Hazret Çodri Sir Muhammed Zafrulla Han (8)
Dolu Dolu Bir Hayat
Allah’ın lütfuyla, Chaudhry Sahib, İlahi Merhamet altında başarılı, dolu dolu ve yoğun bir hayat sürdü. Dünyevi ve siyasi faaliyetleri sırasında bile, her zaman dini yönlere öncelik verdi. Olağanüstü bir bağlılıkla namazlarını zamanında kılmayı başardı. Zamanını en iyi şekilde değerlendirdi. Zamanını Allah’ı zikrederek süsledi. Hayatı boyunca kalemi ve diliyle cihad yaptı. Çok popüler olan Kur’an-ı Kerim İngilizceye çevirdi. Birçok kitap yazdı. Hazret-i Halifetül Masih I. RA ve kendi annesi hakkında ilham verici kitaplar yazdı. Otobiyografisini çok ayrıntılı ve çok mütevazı bir üslupla yazdı. Ayrıca Vadedilen Mesih’in yazdıklarını İngilizceye çevirdi. Hayatının son birkaç yılında dünyevi sorumluluklarından uzak durdu ve son nefesine kadar kendini tamamen imana hizmet etmeye adadı. Onun bu hizmetleri, sürekli hayır işleri kategorisine girer. Kompozisyon, yazma ve çeviri işleriyle meşgul olduğu, zamanının çoğunu buna ayırdığı günlerde, “Bütün gün meşgulüm, gece geç saatlere kadar devam ediyorum. Sonunda yorgun düştüğümde ve uyumaya karar verdiğimde, kalemimi bırakıp kendime şöyle derim: Zafrulla Han! Çok yorgunsun, biraz dinlen. Bugün Allah’ın sana verdiği kapasiteye göre çalıştın. Şimdi uyu. Allah sana daha fazla zaman verirse, geri kalanını yarın yaparsın. Bunu söyledikten sonra yatağa uzanırım.” Ne mistik ve ilham verici bir uyku tarzı!
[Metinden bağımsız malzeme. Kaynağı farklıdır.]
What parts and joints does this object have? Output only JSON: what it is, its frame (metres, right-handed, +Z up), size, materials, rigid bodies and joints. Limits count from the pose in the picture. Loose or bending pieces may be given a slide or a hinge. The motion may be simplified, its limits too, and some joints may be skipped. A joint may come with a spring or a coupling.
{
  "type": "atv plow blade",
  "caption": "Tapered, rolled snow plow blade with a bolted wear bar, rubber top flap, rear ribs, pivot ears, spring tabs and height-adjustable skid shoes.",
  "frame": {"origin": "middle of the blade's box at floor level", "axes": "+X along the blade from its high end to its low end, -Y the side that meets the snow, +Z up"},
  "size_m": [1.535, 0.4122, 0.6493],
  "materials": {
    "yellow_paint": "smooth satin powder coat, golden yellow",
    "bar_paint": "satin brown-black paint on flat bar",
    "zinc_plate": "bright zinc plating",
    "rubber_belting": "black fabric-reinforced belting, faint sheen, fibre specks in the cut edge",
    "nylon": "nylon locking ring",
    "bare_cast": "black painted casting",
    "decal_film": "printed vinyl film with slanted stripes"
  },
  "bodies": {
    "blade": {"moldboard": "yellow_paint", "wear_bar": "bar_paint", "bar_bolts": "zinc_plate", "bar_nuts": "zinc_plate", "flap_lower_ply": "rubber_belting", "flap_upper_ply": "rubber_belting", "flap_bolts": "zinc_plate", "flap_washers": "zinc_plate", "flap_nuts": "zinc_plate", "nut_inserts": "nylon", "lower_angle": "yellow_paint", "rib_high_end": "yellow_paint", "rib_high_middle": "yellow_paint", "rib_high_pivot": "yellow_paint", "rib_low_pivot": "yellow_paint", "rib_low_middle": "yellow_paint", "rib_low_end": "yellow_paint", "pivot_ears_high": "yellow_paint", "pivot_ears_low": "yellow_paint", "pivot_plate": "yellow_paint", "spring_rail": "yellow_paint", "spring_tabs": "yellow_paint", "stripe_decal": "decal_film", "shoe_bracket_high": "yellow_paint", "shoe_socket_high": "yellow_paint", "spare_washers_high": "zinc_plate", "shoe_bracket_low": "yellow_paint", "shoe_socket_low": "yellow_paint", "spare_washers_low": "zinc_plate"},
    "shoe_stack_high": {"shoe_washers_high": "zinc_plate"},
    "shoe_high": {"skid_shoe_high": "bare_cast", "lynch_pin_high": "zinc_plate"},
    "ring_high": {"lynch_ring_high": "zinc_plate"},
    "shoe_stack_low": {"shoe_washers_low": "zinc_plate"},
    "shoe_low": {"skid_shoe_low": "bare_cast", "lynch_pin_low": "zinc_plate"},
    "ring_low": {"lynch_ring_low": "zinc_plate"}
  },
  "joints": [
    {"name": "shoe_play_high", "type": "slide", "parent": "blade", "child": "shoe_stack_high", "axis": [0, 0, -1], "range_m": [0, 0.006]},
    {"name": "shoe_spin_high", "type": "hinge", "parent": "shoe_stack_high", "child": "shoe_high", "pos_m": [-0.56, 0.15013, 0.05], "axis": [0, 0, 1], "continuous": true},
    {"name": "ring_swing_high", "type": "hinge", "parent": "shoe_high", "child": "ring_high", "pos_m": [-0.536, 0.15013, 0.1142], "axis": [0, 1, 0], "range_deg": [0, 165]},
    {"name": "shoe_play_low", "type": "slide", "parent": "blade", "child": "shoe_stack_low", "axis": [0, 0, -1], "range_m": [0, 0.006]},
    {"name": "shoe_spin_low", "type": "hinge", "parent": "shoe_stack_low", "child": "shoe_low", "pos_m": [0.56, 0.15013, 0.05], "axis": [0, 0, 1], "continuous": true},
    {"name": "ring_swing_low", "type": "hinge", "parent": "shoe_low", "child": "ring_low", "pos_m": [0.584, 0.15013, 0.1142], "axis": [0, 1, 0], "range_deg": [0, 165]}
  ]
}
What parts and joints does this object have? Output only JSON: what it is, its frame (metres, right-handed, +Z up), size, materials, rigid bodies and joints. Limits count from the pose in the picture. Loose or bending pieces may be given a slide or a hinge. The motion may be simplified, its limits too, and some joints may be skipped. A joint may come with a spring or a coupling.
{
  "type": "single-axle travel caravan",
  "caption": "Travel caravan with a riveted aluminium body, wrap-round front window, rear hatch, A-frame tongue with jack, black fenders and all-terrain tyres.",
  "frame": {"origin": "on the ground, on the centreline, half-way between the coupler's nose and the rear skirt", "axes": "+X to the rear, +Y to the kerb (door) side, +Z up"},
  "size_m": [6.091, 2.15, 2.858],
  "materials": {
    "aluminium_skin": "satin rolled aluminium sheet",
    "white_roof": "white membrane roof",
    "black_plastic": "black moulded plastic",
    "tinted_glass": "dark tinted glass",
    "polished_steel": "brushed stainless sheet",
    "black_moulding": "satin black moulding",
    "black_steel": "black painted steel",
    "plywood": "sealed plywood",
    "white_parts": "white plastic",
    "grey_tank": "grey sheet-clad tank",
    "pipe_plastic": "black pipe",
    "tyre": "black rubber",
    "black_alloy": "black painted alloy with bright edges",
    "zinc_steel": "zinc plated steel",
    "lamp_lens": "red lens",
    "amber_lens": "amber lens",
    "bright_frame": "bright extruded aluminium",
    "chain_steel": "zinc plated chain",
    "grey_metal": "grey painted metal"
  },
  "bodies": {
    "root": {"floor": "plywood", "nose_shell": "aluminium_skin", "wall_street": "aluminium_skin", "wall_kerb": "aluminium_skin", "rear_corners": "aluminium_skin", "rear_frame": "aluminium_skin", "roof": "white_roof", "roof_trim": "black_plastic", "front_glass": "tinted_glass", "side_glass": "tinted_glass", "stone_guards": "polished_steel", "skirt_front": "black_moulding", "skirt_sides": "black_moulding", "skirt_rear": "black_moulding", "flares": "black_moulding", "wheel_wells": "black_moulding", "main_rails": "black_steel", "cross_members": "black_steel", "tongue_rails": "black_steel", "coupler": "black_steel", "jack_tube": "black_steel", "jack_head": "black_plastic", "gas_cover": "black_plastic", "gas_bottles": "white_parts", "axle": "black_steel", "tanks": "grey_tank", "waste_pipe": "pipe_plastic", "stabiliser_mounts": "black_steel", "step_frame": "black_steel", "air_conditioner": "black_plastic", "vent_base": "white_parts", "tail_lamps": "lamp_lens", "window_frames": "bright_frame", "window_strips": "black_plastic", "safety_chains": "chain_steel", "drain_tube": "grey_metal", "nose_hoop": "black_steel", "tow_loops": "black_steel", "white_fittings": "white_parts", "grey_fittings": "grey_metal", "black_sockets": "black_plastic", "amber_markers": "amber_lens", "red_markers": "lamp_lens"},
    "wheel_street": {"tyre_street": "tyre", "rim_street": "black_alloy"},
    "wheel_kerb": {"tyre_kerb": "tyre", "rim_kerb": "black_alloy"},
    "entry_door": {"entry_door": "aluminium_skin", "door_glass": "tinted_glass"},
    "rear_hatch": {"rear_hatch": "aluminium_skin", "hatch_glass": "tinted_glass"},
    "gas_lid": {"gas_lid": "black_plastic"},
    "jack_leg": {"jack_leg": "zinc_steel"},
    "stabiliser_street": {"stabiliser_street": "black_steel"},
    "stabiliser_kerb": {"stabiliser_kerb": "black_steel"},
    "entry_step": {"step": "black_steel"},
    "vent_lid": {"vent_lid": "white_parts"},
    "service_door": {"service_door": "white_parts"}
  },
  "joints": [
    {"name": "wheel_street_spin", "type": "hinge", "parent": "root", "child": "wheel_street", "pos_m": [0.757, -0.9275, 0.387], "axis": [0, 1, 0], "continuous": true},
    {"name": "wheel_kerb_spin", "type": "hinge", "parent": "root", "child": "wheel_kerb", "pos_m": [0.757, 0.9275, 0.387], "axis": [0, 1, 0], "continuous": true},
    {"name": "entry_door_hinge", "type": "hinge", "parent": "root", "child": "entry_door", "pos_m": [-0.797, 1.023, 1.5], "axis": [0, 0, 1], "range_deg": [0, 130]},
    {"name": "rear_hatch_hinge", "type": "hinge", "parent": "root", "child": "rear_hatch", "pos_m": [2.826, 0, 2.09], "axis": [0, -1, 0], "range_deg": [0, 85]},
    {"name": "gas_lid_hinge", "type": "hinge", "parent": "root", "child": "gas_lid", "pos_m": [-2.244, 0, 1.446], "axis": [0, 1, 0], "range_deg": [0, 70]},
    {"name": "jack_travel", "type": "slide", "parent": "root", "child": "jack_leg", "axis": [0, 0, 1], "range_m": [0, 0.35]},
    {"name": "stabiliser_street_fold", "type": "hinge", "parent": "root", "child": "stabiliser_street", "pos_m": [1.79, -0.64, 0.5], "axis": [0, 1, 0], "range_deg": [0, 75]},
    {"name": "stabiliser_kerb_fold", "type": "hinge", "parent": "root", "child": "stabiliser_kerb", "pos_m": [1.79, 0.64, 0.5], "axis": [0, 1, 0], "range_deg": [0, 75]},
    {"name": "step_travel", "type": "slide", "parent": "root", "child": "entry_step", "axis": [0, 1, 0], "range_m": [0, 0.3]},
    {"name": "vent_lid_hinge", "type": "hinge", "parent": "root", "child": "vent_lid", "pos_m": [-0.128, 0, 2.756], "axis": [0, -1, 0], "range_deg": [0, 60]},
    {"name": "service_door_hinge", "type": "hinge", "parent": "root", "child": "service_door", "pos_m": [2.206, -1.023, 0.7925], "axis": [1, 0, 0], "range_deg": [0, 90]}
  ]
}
Konuşmalarında sık sık bir Farsça dize kullanırdı: “کار دنیا کسے تمام نکرد”. Yani: “Hiç kimse bu dünyadaki tüm görevleri yerine getirmemiştir”. Bu gerçekten doğrudur, ancak zamanı en verimli şekilde kullanarak hayır işleri için harcayan Çodri Sahip, takip edilmeye değer bir örnek teşkil etmiştir. Her günü ve her anı Allah’ın bir lütfu olarak görür ve onu mümkün olan en iyi şekilde geçirmeye çalışırdı. Bu konu hakkında konuşurken, bu bilgece ifadede en uygun olan “mola” kelimesini sık sık kullanırdı. Konuşmalarında, ilahi lütuflara şükran duymak konusu sık sık gündeme gelirdi. Uyku ile ilgili olarak, Allah’ın kendisine bahşettiği sayısız nimetlerden birinin, başını yastığa koyar koymaz uykuya dalması olduğunu sık sık dile getirirdi. Böylece, zamanının hiçbiri boşa gitmezdi. Arabayla seyahat ederken, araba trafik ışıklarında kısa bir süre durduğunda uykuya daldığını ve araba yeniden hareket ettiğinde uyandığını birçok kez belirtmiştir.